Enjoy I did, a fish sandwich on whole-wheat toast, the bread fresh and housemade, the fish fresh and perfectly grilled ono, the sandwich loaded with avocado, jack cheese and a citrus-dill mayo. On the side, a salad of vibrant greens, tomato, onion, carrot, sprouts.
Of course, I wanted fries with that: a huge basket full, seasoned with cilantro and garlic.
Kālaheo does a more formal dinner menu four nights a week, unfortunately nights I wasn’t going to be on Kauai. But if it can put together a quick $20 lunch that good, next time I’m going back for dinner, maybe the orange-bourbon-glazed chicken.
5-5161 Kuhio Highway, Hanalei // (808) 826-7081 // Dinner Tuesday through Sunday, 6 to 9:30 p.m. // Free parking, major credit cards // www.restaurantbaracuda.com
Fortunately, my Kauai friend Janice likes to eat. Likes to eat so much that the next evening she was to pick me up—I was sunburned and bushed from a boat trip to snorkel off Niihau—and drive me all the way from Kauai’s south shore to the North Shore, through what passes on Kauai for rush-hour traffic.
All to eat at a little place called Bar Acuda, in the old Hanalei School building turned shopping complex.
Bar Acuda is a tapas restaurant, and the only one in Hawaii that sticks strictly to its concept. Its owner is Jim Moffat, an award-winning San Francisco chef who, in 2003, took a surfing trip to Kauai and decided to stay.
Says Moffat, “In Europe, I liked the way you’d go from place to place, sharing little nibbly things, a scallop and an inch of wine here, some chorizo and an inch of wine at a place across the street. It’s a convivial, social way to eat.”

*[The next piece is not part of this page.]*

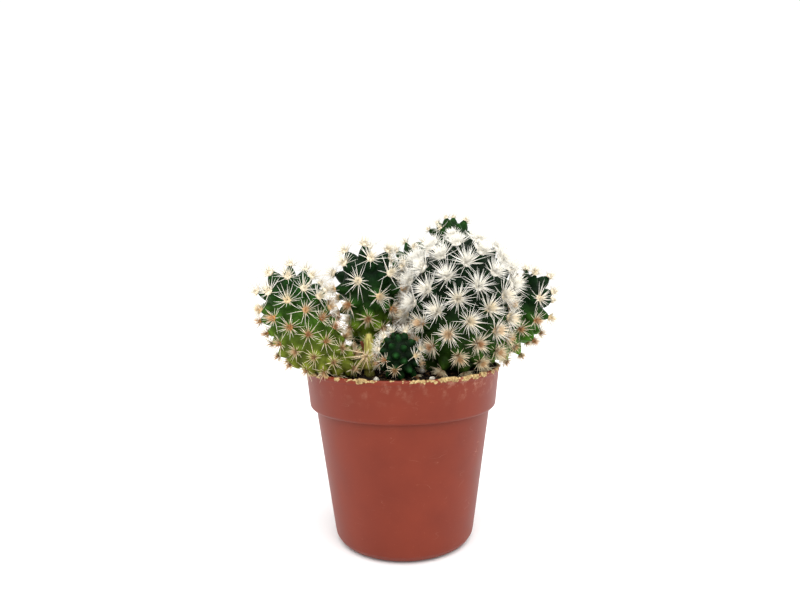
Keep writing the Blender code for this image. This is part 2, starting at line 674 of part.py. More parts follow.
def make_perlite():
    """Grains of white perlite lying on the mix, each a lumpy ball."""
    white = add_material("perlite", (0.78, 0.76, 0.72), 0.9)
    random = np.random.default_rng(5)
    for number, place in enumerate(PERLITE_PLACES):
        grain = bmesh.new()
        bmesh.ops.create_icosphere(grain, subdivisions=2, radius=PERLITE_DIAMETER * 0.5)
        centre = on_mix(place, PERLITE_DIAMETER * 0.5 + CLEARANCE)
        points = []
        for vert in grain.verts:
            squash = np.array([1.0, 1.0, 0.85]) * (1.0 - 0.22 * random.random())
            points.append(tuple(centre + np.array(vert.co) * squash))
        faces = [tuple(vert.index for vert in face.verts) for face in grain.faces]
        grain.free()
        add_object(f"perlite_grain_{number + 1}", points, faces, white, math.radians(40.0))


def clear_scene():
    for obj in list(bpy.data.objects):
        bpy.data.objects.remove(obj, do_unlink=True)


def main():
    clear_scene()
    add_material("cutter", (1.0, 0.0, 0.0), 1.0)
    withered, withered_root = make_withered_offset()
    stalk, stalk_root = make_dry_stalk()
    dead = [withered, stalk, make_dry_spine_tuft()]
    roots = {"withered_offset": withered_root, "dry_stalk": stalk_root}
    stems = {name: Stem(plan) for name, plan in STEMS.items()}
    green = add_material("cactus_flesh", (0.028, 0.09, 0.02), 0.55)
    for name, stem in stems.items():
        others = [other for key, other in stems.items() if key != name] + dead
        grow_stem(name, stem, others, green)
        x, y, _ = stem.axis_point(np.array([0.0]))[0]
        roots[name] = (x, y, root_radius(stem), ROOT_DEPTH)
    make_perlite()
    make_pot()
    make_potting_mix(roots)


main()
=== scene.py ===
# %% [markdown]
# # Potted round cactus: the looks
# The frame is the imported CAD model: a moulded flower pot, its potting mix and nine round stems,
# with a few small dead pieces. Every piece below is built in that same frame, in metres, and
# takes its sizes from the frame's own meshes, so that a change to the model moves the looks too.

# %% Load the frame
import json
import math

import bpy
import numpy as np
from mathutils import Euler, Matrix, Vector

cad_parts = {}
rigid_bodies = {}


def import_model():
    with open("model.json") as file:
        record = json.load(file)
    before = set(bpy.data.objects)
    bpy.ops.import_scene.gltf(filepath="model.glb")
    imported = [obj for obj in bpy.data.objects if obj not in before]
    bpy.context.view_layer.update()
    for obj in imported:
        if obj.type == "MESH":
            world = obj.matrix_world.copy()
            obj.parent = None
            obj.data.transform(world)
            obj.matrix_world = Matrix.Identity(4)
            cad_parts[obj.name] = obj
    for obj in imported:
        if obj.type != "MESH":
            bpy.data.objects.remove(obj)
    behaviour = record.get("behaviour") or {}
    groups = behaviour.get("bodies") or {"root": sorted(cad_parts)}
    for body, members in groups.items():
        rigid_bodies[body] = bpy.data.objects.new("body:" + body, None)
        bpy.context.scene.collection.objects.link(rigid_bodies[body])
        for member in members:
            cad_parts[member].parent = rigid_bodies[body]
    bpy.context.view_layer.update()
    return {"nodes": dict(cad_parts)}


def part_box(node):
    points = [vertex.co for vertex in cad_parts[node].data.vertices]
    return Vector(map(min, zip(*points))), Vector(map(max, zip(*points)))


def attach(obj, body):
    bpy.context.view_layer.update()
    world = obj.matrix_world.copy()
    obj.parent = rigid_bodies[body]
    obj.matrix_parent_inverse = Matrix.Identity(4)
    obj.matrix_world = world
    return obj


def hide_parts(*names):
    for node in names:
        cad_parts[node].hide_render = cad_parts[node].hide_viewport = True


MM = 0.001
for item in list(bpy.data.objects):
    bpy.data.objects.remove(item)
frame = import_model()

# %% [markdown]
# ## Colour and material helpers
# A listed colour is in sRGB, while Cycles works in linear light, so one function turns
# hex values into linear ones. One more adds a node with its settings and whatever feeds it.
# A few short names for the nodes used most then make a material a short list: noise, ramp, mix.


# %% Colour and node helpers
def linear(code):
    """A hex sRGB colour as linear red, green, blue and alpha 1, by the sRGB curve."""
    value = np.array([int(code[k : k + 2], 16) for k in (1, 3, 5)]) / 255.0
    curve = np.where(value <= 0.04045, value / 12.92, ((value + 0.055) / 1.055) ** 2.4)
    return (*curve, 1.0)


def add(tree, kind, inputs=(), stops=(), **settings):
    """Adds a node. Inputs map a socket to a value or to the output that feeds it, settings are
    the node's own properties, and stops are (place, hex colour) pairs of a colour ramp."""
    node = tree.nodes.new(kind)
    for key, value in settings.items():
        setattr(node, key, value)
    for socket, value in dict(inputs).items():
        if isinstance(value, bpy.types.NodeSocket):
            tree.links.new(value, node.inputs[socket])
        else:
            node.inputs[socket].default_value = value
    if stops:
        ramp = node.color_ramp.elements
        while len(ramp) < len(stops):
            ramp.new(1.0)
        for element, (place, code) in zip(ramp, stops):
            element.position = place
            element.color = linear(code)
    return node


def new_material(name, **sockets):
    """A material with a Principled shader, whose constant values are set on its own sockets."""
    material = bpy.data.materials.new(name)
    material.use_nodes = True
    shader = material.node_tree.nodes["Principled BSDF"]
    for socket, value in sockets.items():
        shader.inputs[socket.replace("_", " ")].default_value = value
    return material, material.node_tree, shader


def sources(tree):
    """What most materials start from: the point in Object coordinates and the piece's own tone."""
    place = add(tree, "ShaderNodeTexCoord").outputs["Object"]
    return place, add(tree, "ShaderNodeAttribute", attribute_name="tone").outputs["Color"]


def noise(tree, place, size, detail, **inputs):
    """Noise from 0 to 1 whose spots are about this size in metres."""
    values = {"Vector": place, "Scale": 1.0 / size, "Detail": detail, **inputs}
    return add(tree, "ShaderNodeTexNoise", values).outputs["Fac"]


def ramp(tree, value, *stops):
    """Colours along a value from 0 to 1, given as (place, hex colour) pairs."""
    return add(tree, "ShaderNodeValToRGB", {"Fac": value}, stops).outputs["Color"]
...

Bar Acuda’s menu has small plates, only. “It was a hard sell in the beginning,” he says. “People in Hawaii wanted a big plate of food.” Now that the restaurant has been open for nearly five years, and the tapas concept is more widespread, it’s no problem, says Moffat.
It certainly was no problem for us, except we wanted every single thing on the menu and were forced to choose.
We chose well for the first course. Three simple ingredients on a plate: thin green apple slices; a slice of California’s most famous goat cheese, Humboldt Fog; and one more item that made this all come alive, a chunk of honeycomb from beekeeper Chester Danbury, who keeps 400 hives on Kauai’s North Shore.
It was the best honey I’ve tasted since Greece, lambent and oozy, from bees who had buzzed through ironwood and acacia trees. Add together the snap of the apples, the sharpness of the aged goat cheese, the sweetness of the honey, and you’ve got a classic trilogy.
How to follow this? A day boat scallop that it took two of us to eat, sort of the Quarter Pounder of scallops. It arrived ensconced in mashed potatoes, with a reduced chicken stock fortified with truffles. This was $16 for a single scallop—and worth it.
Time to lighten up: a salad. Shrimp grilled and marinated in olive oil and lemon, and tossed with fresh, crunchy, slightly bitter frisée. Sprinkle with large, but not hard, croutons made from the crust of the Italian-style bread served at the table. Oh, and throw in some chopped egg, a few green beans and some flat-leaf parsley, dress very lightly with olive oil, letting the lemon on the shrimp serve as the acid. We ate every bite.
Then a false note: a large link of housemade chorizo, with which we were not enthralled. The pepper mix was outstanding (a blend of six different peppers, from Spain, New Mexico and California, Moffat told me later). But the meat mix was not all pork, and it was crumbly.
“You know what went wrong?” said Moffat when I told him later. “Our chorizo likes to hang. If it ages long enough, it develops a great, solid texture. But sometimes we sell so much, you get one that hasn’t aged enough.”
It was time to get serious. A small, double lamb chop, tasty in itself. Even better was the pool of romesco it sat in. Romesco looks like tomato sauce, but it’s not, it’s a sauce of some antiquity from Spain. You can tell because it’s still usually thickened in the medieval fashion, with bread crumbs and ground almonds. There’s a bit of tomato, but the red is from peppers, in Spain from romesco peppers, in the United States usually from roasted red peppers. It’s a rare sauce that can outshine rare lamb, and this one did.
By this time, we were decently full, though not so full we didn’t order a pot au crème, a chocolate pudding so thick the spoon stands up in it. And my favorite dessert, an affogado, a simple Italian dessert, with a scoop of ice cream, usually vanilla, over which you pour a shot of hot espresso and consume immediately.
At Bar Acuda, you get a cup of espresso with a tiny dollop of ice cream on top. Moffat explained it was made by the barman and simpler because it didn’t need to get to the table immediately, but, really, an $8 dessert?
That said, dinner was not terribly expensive, $130 with tip and two glasses of prosecco, and we were happy, happy enough that I wished Oahu had a Bar Acuda, which struck me as an extraordinary thing to say about a Kauai restaurant.